■ Task directions
Read through the records below and copy each line that uses the word "Write".

─── Data in this exercise

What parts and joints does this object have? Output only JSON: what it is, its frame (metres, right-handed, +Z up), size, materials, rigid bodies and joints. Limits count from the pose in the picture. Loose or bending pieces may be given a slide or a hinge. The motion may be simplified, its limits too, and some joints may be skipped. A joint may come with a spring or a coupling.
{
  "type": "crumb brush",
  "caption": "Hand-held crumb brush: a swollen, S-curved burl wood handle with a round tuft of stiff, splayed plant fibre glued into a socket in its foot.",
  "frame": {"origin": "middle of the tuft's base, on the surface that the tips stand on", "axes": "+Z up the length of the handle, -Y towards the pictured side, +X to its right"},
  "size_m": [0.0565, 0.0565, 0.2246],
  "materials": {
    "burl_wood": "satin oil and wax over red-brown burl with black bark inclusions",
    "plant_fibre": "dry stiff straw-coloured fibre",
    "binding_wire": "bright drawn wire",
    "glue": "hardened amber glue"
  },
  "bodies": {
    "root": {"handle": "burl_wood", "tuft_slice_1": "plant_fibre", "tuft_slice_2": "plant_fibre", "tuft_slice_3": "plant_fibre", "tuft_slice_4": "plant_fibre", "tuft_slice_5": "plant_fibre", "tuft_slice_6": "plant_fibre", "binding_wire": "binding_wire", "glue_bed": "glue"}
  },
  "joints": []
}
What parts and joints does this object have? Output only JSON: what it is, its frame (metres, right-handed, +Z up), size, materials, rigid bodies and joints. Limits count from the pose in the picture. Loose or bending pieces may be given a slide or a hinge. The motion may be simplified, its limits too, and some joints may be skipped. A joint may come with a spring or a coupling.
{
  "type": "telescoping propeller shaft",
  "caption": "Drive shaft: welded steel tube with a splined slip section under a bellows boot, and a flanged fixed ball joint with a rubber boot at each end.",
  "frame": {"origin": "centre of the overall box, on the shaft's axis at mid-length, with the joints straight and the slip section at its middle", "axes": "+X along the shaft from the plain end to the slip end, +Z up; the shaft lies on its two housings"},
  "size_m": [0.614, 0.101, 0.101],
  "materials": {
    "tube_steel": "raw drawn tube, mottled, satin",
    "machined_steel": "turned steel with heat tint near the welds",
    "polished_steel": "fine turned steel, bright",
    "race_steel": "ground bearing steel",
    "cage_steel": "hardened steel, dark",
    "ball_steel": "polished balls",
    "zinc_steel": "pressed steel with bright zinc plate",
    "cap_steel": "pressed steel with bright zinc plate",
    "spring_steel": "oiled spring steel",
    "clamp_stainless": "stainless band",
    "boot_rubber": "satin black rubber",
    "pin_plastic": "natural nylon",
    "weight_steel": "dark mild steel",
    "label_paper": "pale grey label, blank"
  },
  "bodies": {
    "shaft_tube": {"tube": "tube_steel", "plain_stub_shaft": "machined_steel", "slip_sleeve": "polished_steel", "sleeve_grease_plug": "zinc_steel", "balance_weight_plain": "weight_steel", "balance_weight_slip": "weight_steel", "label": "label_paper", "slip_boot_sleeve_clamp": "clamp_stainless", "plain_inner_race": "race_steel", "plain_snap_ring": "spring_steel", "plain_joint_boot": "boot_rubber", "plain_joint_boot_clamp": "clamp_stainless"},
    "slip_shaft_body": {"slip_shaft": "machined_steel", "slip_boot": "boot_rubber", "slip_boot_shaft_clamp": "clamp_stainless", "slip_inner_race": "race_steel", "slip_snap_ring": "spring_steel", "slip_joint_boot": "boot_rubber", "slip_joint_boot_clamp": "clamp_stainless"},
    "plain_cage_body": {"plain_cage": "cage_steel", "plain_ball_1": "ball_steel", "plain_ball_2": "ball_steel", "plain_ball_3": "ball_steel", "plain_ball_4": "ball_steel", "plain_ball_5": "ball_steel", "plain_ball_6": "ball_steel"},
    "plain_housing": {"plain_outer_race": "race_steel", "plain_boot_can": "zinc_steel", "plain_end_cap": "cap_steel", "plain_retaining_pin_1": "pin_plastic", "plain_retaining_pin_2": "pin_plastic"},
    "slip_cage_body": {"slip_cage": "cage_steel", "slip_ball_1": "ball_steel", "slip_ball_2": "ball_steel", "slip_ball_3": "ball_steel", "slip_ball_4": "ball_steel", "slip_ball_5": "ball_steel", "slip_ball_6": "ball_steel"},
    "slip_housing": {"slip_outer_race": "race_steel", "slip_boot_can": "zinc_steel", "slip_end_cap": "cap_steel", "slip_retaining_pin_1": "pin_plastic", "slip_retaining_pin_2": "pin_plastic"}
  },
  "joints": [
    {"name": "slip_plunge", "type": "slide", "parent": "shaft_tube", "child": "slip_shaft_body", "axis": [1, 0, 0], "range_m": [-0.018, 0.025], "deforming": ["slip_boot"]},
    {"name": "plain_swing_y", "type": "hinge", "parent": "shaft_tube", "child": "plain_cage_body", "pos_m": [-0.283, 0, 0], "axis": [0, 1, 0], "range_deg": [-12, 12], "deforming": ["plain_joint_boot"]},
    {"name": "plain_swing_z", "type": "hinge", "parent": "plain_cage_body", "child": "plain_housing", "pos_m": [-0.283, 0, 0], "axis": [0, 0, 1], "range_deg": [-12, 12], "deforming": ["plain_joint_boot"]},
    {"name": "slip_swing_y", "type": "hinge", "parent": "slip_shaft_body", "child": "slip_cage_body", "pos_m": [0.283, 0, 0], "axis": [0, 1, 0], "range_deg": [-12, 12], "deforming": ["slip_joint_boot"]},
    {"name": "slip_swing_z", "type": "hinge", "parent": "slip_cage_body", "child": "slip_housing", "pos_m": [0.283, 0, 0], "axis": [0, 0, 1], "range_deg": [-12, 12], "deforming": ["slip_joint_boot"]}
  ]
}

──────
─── Data in this exercise

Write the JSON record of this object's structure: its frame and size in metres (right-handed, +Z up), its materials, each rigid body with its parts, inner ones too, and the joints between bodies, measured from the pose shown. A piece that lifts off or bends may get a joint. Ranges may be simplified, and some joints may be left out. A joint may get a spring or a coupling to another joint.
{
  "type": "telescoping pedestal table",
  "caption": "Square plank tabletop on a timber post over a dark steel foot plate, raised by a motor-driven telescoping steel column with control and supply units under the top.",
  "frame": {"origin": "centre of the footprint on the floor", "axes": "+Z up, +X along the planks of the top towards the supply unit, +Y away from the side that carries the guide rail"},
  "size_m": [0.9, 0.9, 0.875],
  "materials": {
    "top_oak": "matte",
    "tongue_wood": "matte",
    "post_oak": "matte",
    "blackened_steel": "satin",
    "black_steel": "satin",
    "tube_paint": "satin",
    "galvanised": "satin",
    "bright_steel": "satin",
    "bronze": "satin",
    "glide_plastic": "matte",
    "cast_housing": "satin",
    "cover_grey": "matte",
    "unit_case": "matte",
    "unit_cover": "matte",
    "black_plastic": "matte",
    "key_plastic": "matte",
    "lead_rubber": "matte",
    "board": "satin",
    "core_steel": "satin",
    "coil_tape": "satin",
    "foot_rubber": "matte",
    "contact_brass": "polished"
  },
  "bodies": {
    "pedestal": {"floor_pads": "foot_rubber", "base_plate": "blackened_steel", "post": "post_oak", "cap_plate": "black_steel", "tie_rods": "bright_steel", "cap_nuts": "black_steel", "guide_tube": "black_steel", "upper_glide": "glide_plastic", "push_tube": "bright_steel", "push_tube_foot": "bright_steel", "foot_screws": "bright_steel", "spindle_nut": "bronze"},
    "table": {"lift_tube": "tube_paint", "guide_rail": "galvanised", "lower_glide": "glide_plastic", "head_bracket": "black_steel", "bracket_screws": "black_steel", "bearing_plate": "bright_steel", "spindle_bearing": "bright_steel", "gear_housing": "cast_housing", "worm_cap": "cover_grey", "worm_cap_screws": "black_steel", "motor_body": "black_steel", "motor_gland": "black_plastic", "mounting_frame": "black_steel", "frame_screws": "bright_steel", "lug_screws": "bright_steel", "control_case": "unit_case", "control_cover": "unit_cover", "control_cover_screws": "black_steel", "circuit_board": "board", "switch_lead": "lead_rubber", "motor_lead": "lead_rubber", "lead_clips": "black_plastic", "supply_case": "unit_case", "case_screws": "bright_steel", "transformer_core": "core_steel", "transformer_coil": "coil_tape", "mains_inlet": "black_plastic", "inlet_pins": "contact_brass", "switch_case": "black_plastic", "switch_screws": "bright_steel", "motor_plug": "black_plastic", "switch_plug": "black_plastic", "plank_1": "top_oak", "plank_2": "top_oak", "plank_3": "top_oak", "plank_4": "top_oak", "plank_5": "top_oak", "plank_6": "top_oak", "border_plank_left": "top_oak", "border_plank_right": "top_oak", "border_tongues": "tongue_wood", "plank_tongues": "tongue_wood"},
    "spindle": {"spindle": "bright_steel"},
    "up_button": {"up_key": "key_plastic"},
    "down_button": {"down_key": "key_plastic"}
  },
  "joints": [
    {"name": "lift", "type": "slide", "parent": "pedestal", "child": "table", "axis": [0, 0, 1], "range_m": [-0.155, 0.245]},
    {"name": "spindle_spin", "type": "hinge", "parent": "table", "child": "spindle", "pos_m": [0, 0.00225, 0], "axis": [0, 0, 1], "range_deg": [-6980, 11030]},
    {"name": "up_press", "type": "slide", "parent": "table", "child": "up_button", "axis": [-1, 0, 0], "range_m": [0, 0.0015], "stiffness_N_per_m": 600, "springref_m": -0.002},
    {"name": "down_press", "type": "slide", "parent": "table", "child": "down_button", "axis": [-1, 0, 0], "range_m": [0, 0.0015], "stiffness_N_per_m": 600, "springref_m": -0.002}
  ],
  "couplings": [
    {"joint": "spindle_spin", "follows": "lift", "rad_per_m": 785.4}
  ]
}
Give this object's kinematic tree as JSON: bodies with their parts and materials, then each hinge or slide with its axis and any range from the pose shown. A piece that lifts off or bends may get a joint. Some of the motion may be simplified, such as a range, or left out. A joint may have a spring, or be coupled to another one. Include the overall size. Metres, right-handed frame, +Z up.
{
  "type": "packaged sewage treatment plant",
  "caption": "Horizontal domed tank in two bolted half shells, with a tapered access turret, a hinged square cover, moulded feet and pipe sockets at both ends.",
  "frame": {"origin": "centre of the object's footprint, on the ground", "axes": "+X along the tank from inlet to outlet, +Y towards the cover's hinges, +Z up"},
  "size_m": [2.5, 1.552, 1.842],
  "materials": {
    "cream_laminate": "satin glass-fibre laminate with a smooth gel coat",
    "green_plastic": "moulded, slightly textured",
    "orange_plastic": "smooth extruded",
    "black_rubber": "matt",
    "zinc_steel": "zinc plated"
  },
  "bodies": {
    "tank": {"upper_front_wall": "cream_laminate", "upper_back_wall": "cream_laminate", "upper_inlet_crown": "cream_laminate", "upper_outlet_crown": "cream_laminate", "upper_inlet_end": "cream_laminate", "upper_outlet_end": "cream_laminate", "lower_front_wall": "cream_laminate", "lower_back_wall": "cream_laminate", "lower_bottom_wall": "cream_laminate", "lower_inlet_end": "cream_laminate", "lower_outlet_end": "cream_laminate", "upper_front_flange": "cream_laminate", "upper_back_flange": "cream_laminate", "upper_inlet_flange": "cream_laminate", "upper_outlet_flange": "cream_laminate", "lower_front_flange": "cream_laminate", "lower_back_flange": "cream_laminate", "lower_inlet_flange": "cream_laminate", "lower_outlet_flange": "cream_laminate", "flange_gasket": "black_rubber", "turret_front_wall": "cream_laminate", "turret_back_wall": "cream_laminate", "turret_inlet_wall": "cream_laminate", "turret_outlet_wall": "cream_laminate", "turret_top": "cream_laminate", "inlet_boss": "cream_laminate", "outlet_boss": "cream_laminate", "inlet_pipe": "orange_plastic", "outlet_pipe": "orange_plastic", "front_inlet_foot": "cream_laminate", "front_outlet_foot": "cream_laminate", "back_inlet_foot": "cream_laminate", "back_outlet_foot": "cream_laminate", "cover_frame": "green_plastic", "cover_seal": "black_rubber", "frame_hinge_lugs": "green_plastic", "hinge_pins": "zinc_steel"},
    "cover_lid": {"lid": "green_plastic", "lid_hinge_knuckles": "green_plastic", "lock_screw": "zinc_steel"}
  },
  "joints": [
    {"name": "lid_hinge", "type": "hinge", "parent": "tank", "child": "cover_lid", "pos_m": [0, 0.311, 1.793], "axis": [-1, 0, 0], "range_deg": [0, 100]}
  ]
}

──────
─── Data in this exercise

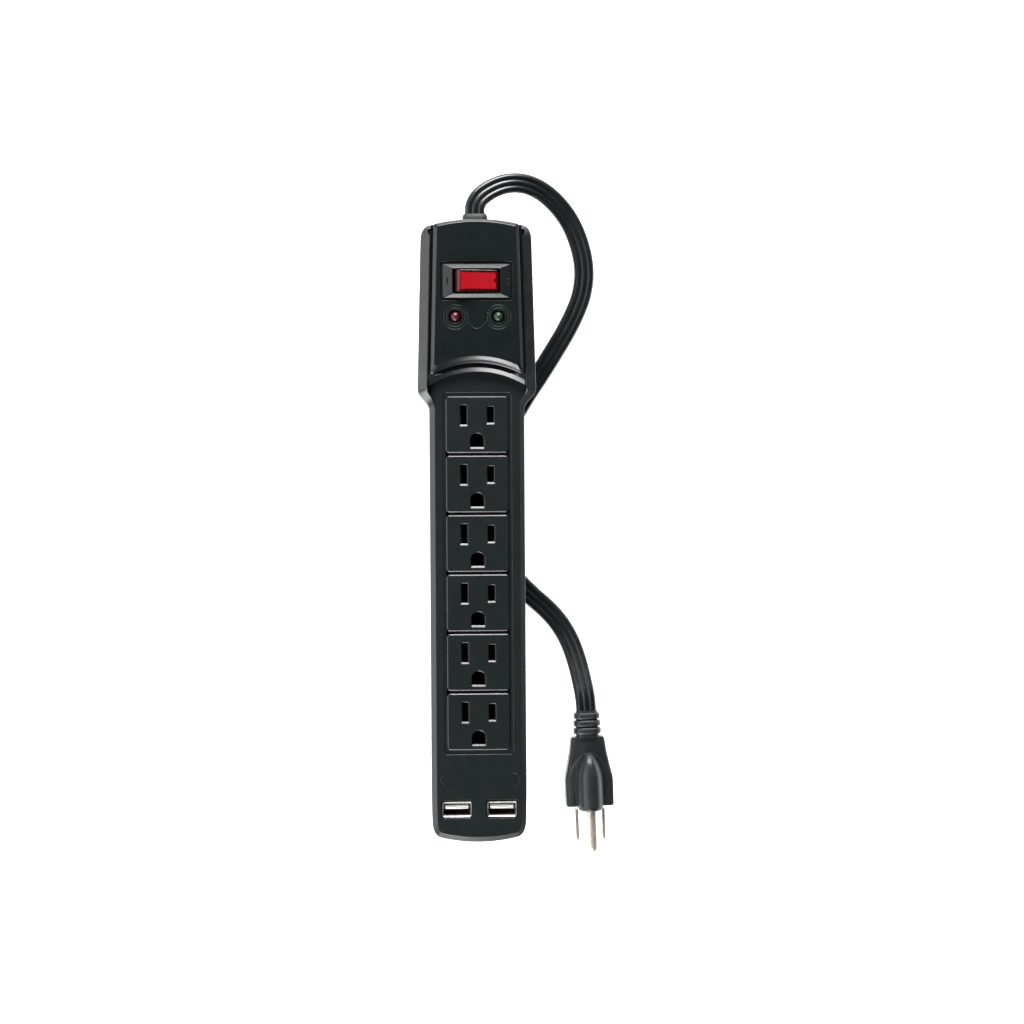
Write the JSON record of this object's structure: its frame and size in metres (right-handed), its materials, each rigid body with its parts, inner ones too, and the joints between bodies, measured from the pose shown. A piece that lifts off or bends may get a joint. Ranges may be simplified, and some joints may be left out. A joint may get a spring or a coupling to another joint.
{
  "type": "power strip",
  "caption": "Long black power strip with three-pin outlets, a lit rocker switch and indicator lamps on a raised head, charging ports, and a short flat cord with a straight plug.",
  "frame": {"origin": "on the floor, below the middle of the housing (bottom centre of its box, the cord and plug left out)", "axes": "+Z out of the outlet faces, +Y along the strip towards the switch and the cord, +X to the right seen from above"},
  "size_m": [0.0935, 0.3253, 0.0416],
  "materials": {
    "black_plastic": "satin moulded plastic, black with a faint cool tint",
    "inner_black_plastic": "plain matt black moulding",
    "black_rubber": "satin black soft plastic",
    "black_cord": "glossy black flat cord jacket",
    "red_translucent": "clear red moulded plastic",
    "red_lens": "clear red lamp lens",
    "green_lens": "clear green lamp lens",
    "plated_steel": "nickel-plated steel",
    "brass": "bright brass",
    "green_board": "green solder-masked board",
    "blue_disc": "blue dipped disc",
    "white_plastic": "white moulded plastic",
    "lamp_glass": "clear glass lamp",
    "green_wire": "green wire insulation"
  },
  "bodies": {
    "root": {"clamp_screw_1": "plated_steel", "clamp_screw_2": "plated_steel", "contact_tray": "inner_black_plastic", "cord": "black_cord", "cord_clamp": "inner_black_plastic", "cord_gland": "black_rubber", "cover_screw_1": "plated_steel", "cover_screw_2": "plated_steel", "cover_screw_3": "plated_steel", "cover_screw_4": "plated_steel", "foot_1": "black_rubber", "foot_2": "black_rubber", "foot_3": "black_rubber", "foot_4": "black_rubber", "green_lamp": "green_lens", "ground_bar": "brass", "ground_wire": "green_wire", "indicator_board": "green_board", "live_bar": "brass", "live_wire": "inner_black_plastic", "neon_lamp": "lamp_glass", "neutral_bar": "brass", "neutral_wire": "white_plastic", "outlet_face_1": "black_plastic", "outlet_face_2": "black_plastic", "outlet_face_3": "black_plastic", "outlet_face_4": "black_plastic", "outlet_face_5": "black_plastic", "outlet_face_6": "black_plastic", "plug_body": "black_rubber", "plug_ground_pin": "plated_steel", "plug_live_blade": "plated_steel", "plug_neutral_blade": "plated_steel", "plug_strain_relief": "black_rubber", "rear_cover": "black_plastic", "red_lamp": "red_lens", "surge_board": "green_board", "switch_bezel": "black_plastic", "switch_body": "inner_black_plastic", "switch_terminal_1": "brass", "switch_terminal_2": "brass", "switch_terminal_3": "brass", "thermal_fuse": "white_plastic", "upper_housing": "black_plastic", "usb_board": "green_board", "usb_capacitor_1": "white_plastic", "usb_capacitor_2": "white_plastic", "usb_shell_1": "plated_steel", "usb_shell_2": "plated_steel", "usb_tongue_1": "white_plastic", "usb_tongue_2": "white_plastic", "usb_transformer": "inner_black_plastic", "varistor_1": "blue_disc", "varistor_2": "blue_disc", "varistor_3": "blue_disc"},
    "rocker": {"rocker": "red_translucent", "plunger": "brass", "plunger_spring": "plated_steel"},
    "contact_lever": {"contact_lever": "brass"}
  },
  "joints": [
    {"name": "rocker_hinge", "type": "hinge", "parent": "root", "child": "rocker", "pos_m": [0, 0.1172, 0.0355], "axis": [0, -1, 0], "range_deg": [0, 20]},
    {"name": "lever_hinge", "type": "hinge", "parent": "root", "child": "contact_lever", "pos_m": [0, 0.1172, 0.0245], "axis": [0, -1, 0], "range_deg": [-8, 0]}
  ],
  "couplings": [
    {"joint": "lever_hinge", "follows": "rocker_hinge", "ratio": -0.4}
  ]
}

──────

■ Finished answer
Write the JSON record of this object's structure: its frame and size in metres (right-handed, +Z up), its materials, each rigid body with its parts, inner ones too, and the joints between bodies, measured from the pose shown. A piece that lifts off or bends may get a joint. Ranges may be simplified, and some joints may be left out. A joint may get a spring or a coupling to another joint.
Write the JSON record of this object's structure: its frame and size in metres (right-handed), its materials, each rigid body with its parts, inner ones too, and the joints between bodies, measured from the pose shown. A piece that lifts off or bends may get a joint. Ranges may be simplified, and some joints may be left out. A joint may get a spring or a coupling to another joint.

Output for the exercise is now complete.